I have reviewed the most egregious outliers. However, there are almost certainly some errors. It would be good to check the ForC climate data against a global database to identify values that are way off (e.g., units error during data entry).
@teixeirak happy to help with this if you'd like, particularly the data from Taylor 2017 that I entered - I remember reviewing some of the C flux values that looked off at the time, but didn't check climate data so closely. Happy to spend some time reviewing if you'd like - just let me know how you want to approach this!
Thanks, @beckybanbury. I sent an email about this. More narrowly, figuring out what's going on with La Fortuna (see here) would be helpful.
@beckybanbury , thanks for working on this!
Based on the plots, let's flag sites "climate.data.suspect" if any of the following are true:
You could just flag with a "1", or better yet list the variable(s) that is/are off.
@beckybanbury , if you're able to complete the step above this week while @Troger4 is still with us, she could check the climate values that are way off.
@teixeirak sorry - somehow I missed your previous comment! I've flagged with the name of the variable that is suspect. It doesn't look like there's too many.
@Troger4 , please use the climate.data.suspect
field in this file to identify the sites with suspicious climate data. It is coded to indicate which value is bad. When one value is bad, but please double check the others. In case the original pub does not report climate data, please replace the bad value with "NI".
Okay, I see there are 284 climate.data.suspect entries with MAP, MAT, min temp, and max temp. What do MAP and MAT represent in columns R and O? Thank you
Not sure what file you are working with exactly but it must be Mean Annual Precipitation and Mean Annual Temperature.
Metadata for the SITES table is here: https://github.com/forc-db/ForC/blob/master/metadata/sites_metadata.csv
Hi Valentine, I'm looking in ForC_sites_climate_data within extracted_sites_data, mean annual precip and mean annual temp makes sense. Thanks very much!
Those correspond to columns in ForC_sites, and indicate which have large deviations from the value pulled form the global database (WorldCLim). Be sure to put fixes in ForC_sites (the msater), not in extracted_sites_data.
Also note: this file and the master ForC_sites DO NOT MATCH because sites missing coordinates are not included in the former.
Also, please create a new column in this file to note when you've reviewed the climate data.
Which file is the "this file" you referred to? And which should I be looking in to find climate.data.suspect records? Thank you!
Sorry, I guess the links were confusing. Here it is with the file names:
Also note: [this file] (https://github.com/forc-db/ForC/blob/master/data/extracted_site_data/ForC_sites_climate_data.csv) and the master ForC_sites DO NOT MATCH because sites missing coordinates are not included in the former.
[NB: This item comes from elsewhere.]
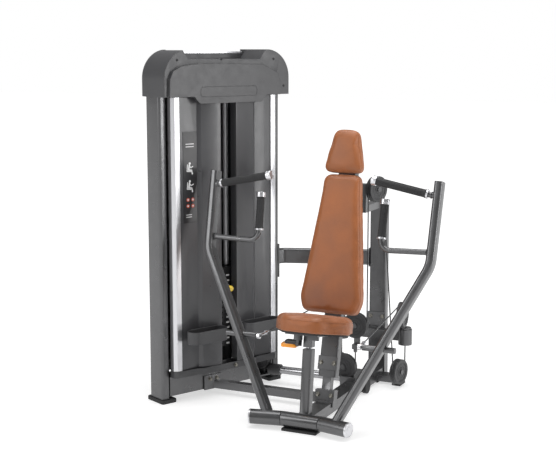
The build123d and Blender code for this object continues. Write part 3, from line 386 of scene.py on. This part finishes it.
def refined(node, width, look=None, angle=32, segments=2):
    """A CAD node's form with its sharp edges rolled over, standing in for the node."""
    source = NODES[node]
    bm = bmesh.new()
    bm.from_mesh(source.data)
    bmesh.ops.remove_doubles(bm, verts=bm.verts, dist=2e-6)
    bmesh.ops.dissolve_limit(bm, angle_limit=math.radians(0.6), verts=bm.verts, edges=bm.edges)
    obj = piece(f"{node}_form", bm, angle=angle)
    roll = obj.modifiers.new("roll", "BEVEL")
    roll.limit_method = "ANGLE"
    roll.angle_limit = math.radians(angle)
    roll.width = width * MM
    roll.segments = segments
    roll.use_clamp_overlap = True
    roll.harden_normals = True
    applied(obj)
    slot = NODE_SLOT[node]
    return finish(obj, source["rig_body"], look or slot, node, slot=slot)


def skin(bm, rings):
    """Joins rings of points in order and closes both ends."""
    count = len(rings[0])
    for a, b in zip(rings, rings[1:]):
        for k in range(count):
            bm.faces.new((a[k], a[(k + 1) % count], b[(k + 1) % count], b[k]))
    bm.faces.new(rings[0])
    bm.faces.new(rings[-1])


def tube(bm, points, radius, count=20):
    """A round tube through points, in metres, with flat ends."""
    points = [Vector(p) for p in points]
    rings = []
    across = None
    for i, point in enumerate(points):
        ahead = points[min(i + 1, len(points) - 1)] - points[max(i - 1, 0)]
        z = ahead.normalized()
        if across is None:
            across = along_axis(point, z).to_3x3().col[0]
        across = (across - z * across.dot(z)).normalized()
        other = z.cross(across)
        turns = [2 * math.pi * k / count for k in range(count)]
        rings.append([bm.verts.new(point + (across * math.cos(turn) + other * math.sin(turn)) * radius)
                      for turn in turns])
    skin(bm, rings)


def slab(bm, outline, low, high, matrix, round_mm=0.0):
    """A flat piece from an outline in millimetres, with its upper rim stepped in."""
    layers = [(low, 0.0), (high, 0.0)]
    if round_mm:
        layers = [(low, 0.0), (high - round_mm, 0.0), (high, round_mm)]
    count = len(outline)
    middle = Vector((sum(p[0] for p in outline) / count, sum(p[1] for p in outline) / count, 0))
    rings = []
    for height, inset in layers:
        ring = []
        for x, y in outline:
            away = Vector((x, y, 0)) - middle
            spot = middle + away * (1 - inset / max(away.length, 1e-6))
            ring.append(bm.verts.new(matrix @ Vector((spot.x * MM, spot.y * MM, height * MM))))
        rings.append(ring)
    skin(bm, rings)


def rounded(points, radii, steps=8):
    """A polygon's outline with its corners rounded, as (x, y) in millimetres."""
    outline = []
    count = len(points)
    for k in range(count):
        before, corner, after = (Vector(points[(k + d) % count]) for d in (-1, 0, 1))
        a, b = (before - corner).normalized(), (after - corner).normalized()
        half = a.angle(b) / 2
        radius = radii[k]
        reach = radius / math.tan(half)
        centre = corner + (a + b).normalized() * (radius / math.sin(half))
        start, end = corner + a * reach - centre, corner + b * reach - centre
        for s in range(steps + 1):
            mix = start.lerp(end, s / steps)
            if s not in (0, steps):
                mix = mix.normalized() * radius
            outline.append(tuple(centre + mix))
    return outline


# ---- upholstery ------------------------------------------------------------------------------
FILL_FRAMES = 20
STITCH_INSET = 7 * MM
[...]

Also, please create a new column in [this file] (https://github.com/forc-db/ForC/blob/master/data/extracted_site_data/ForC_sites_climate_data.csv) to note when you've reviewed the climate data.
@mawilliams99 , this is an issue that you can get started on as an intro to the ForC data work.
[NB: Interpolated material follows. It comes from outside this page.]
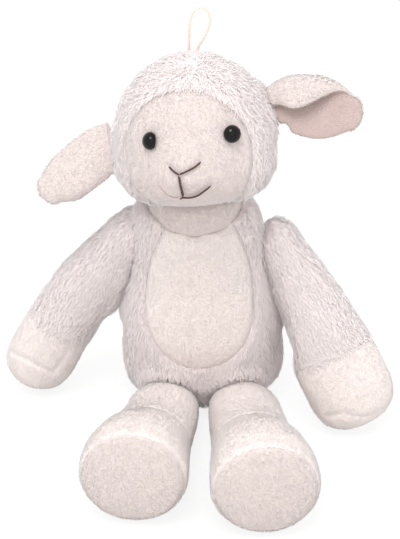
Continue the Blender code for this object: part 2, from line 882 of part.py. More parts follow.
def make_arm(sign, slots):
    name = f"arm_{side_name(sign)}"
    form = arm_form(sign)
    half_gap = form.step_for(seam_gap) / 2
    upper = cup_to(f"{name}_sleeve", form, arm_wrist_share - half_gap, long_pile)
    mitt = cup_from(f"{name}_mitt", form, arm_wrist_share + half_gap, long_pile)
    cut_flat(mitt)
    stuffing = whole(f"{name}_stuffing", form, long_pile + limb_slack)
    finish(upper, slots["long_pile"], shoulder(sign))
    finish(mitt, slots["short_pile"], shoulder(sign))
    finish(stuffing, slots["stuffing"], shoulder(sign))


def leg_form(sign):
    pose = leg_pose[sign]
    root = hip(sign)

    def build(foot_height):
        foot = Vector((sign * pose["foot_side"], sole_dome - pose["foot_forward"], foot_height))
        stations = []
        for k, flare in enumerate(leg_flare_shares):
            share = k / (len(leg_flare_shares) - 1)
            level = root.lerp(foot, ease(share))
            centre = Vector((level.x, between(root.y, foot.y, share), level.z))
            wide = between(leg_root_half_width, sole_half_width, flare)
            deep = between(leg_root_radius, sole_half_height, flare)
            stations.append((centre, wide, deep))
        reaches = leg_root_radius, sole_dome
        return SoftForm(stations, reaches, segments=16, steps=6)

    return settled(build, sole_half_height)


def make_leg(sign, slots):
    name = f"leg_{side_name(sign)}"
    form = leg_form(sign)
    half_gap = form.step_for(seam_gap) / 2
    seam = seam_gap / (sole_dome * math.pi / 2)
    thigh = cup_to(f"{name}_sleeve", form, leg_ankle_share - half_gap, short_pile)
    foot = sleeve(f"{name}_foot", form, leg_ankle_share + half_gap, 1, short_pile)
    sole = cup_from(f"{name}_sole", form, 1 + seam, short_pile)
    stuffing = whole(f"{name}_stuffing", form, short_pile + limb_slack)
    for piece in (thigh, foot, sole):
        cut_flat(piece)
        finish(piece, slots["short_pile"], hip(sign))
    finish(stuffing, slots["stuffing"], hip(sign))


def make_tail(slots):
    """A short drooping tail, its root against the back of the body cover."""
    body = body_form()
    share = (tail_height - body.centres[0].z) / (body.centres[-1].z - body.centres[0].z)
    centre, _, _, half_depth = body.frame(share)
    way = Vector((0, math.cos(tail_droop), -math.sin(tail_droop)))
    root = centre + backwards * (half_depth + tail_clearance) + way * tail_root_radius
    rows = (0, tail_root_radius), (tail_full_share, tail_half_width), (1, tail_half_width)
    stations = [(root + way * tail_length * along, wide, wide * tail_flat_share) for along, wide in rows]
    form = SoftForm(stations, (tail_root_radius, tail_half_width), segments=12, steps=3)
    finish(whole("tail", form), slots["long_pile"])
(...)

There's a lot of discussion above, but summarizing here--
sites.csv
(https://github.com/forc-db/ForC/blob/master/data/ForC_sites.csv). The metadata files explaining each field in the SITES table is here: https://github.com/forc-db/ForC/blob/master/metadata/sites_metadata.csv.climate.data.suspect
field in this file (https://github.com/forc-db/ForC/blob/master/data/extracted_site_data/ForC_sites_climate_data.csv). It is coded to indicate which value is bad. When one value is bad, but please double check the others. In case the original pub does not report climate data, please replace the bad value with "NI" (missing value code for "no information").I'll message you separately to make sure this makes sense.
@mawilliams99 or @ValentineHerr , this should be a quick task-- could one of you please merge the field climate.data.suspect
field in this file (https://github.com/forc-db/ForC/blob/master/data/extracted_site_data/ForC_sites_climate_data.csv) into the corresponding field in the master sites file? (The difference between the two is that the master includes a few sites with no coordinates.) The motivation for this is that reviewing the climate data doesn't have to happen with high priority, but we want to be sure to review any suspect data on sites we may send to EFDB.
I'll work on this now
Looks like Yenisei 2lu
and Yenisei 26lh/lw
are missing from the file (beside sites without latitudes).
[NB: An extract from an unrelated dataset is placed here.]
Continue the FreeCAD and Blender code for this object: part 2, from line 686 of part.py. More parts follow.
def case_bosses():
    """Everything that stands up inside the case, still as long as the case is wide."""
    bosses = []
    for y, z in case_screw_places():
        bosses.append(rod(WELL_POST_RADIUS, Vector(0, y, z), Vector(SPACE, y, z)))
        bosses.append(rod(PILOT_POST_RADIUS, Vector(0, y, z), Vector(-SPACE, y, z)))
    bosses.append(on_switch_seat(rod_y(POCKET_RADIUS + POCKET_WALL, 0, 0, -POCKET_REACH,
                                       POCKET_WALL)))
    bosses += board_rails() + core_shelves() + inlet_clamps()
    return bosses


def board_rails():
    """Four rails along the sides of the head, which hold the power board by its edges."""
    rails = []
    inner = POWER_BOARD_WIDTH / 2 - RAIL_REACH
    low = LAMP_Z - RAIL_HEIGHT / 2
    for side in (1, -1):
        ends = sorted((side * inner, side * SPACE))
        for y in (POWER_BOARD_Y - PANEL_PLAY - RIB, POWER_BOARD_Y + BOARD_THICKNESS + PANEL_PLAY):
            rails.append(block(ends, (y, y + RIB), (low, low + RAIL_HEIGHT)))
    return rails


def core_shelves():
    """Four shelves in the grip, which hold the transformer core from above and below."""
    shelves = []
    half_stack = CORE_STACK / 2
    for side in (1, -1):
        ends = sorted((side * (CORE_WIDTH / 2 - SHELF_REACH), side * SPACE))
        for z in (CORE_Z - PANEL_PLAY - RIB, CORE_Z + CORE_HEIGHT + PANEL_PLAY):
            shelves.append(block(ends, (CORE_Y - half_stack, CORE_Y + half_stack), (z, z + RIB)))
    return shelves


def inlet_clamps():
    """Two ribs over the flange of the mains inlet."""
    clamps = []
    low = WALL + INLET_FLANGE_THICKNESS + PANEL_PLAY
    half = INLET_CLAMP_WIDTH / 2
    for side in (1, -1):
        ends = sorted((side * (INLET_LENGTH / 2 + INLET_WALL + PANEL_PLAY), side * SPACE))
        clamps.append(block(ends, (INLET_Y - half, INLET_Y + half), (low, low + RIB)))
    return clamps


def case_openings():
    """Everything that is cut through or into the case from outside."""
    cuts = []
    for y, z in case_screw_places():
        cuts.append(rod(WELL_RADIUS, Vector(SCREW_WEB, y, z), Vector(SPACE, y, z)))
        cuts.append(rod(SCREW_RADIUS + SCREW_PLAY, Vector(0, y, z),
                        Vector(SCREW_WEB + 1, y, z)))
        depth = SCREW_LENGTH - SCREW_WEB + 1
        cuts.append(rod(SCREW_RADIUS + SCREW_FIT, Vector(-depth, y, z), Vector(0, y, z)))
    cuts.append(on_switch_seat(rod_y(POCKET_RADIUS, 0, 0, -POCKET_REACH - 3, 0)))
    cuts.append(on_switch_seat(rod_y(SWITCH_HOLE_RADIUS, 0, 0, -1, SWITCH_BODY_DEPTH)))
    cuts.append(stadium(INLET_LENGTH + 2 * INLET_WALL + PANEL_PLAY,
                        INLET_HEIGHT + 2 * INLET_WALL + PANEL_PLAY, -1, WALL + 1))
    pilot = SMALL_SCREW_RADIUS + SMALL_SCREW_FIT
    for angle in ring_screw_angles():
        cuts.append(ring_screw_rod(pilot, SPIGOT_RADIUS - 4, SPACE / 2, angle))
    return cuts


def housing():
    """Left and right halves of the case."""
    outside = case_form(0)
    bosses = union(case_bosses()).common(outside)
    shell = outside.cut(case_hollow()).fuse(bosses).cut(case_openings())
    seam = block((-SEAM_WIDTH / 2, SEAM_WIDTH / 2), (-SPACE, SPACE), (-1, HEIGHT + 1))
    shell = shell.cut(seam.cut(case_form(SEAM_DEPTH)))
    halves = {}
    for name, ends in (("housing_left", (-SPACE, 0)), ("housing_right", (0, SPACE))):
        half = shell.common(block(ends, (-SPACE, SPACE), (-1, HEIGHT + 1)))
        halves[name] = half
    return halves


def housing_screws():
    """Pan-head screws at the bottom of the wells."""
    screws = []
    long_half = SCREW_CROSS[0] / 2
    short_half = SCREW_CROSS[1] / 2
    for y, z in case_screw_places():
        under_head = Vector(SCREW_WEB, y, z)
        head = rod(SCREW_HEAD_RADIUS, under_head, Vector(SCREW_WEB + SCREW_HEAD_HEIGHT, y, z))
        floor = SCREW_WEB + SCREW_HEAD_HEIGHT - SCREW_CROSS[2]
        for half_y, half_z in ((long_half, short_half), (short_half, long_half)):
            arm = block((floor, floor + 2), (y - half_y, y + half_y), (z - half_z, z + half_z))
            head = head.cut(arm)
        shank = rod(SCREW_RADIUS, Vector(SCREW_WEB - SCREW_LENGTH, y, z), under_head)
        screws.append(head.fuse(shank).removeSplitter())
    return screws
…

I'll go ahead and merge anyways as I believe that you (@teixeirak) have been working with this site recently.
Thanks! This is very helpful.
Those two sites would be very similar to the other Yenisei sites, which don't have suspect data, so this is fine.
@mawilliams99 , please be sure to check the climate.data.suspect
field in sites for all the studies that you review. We should avoid sending any of those values to EFDB (better to replace with NA, unless there's some really good reason to believe that the current data are correct (e.g., steep topographic gradients that would make the site quite different from most of the surrounding areas)
Our latest plot of the climate data has some obviously wrong values, including a strange line of data and a handful that are out of range. I assume these came in with GROA or maybe SRDB (I think it's been a long time since I've looked at this figure).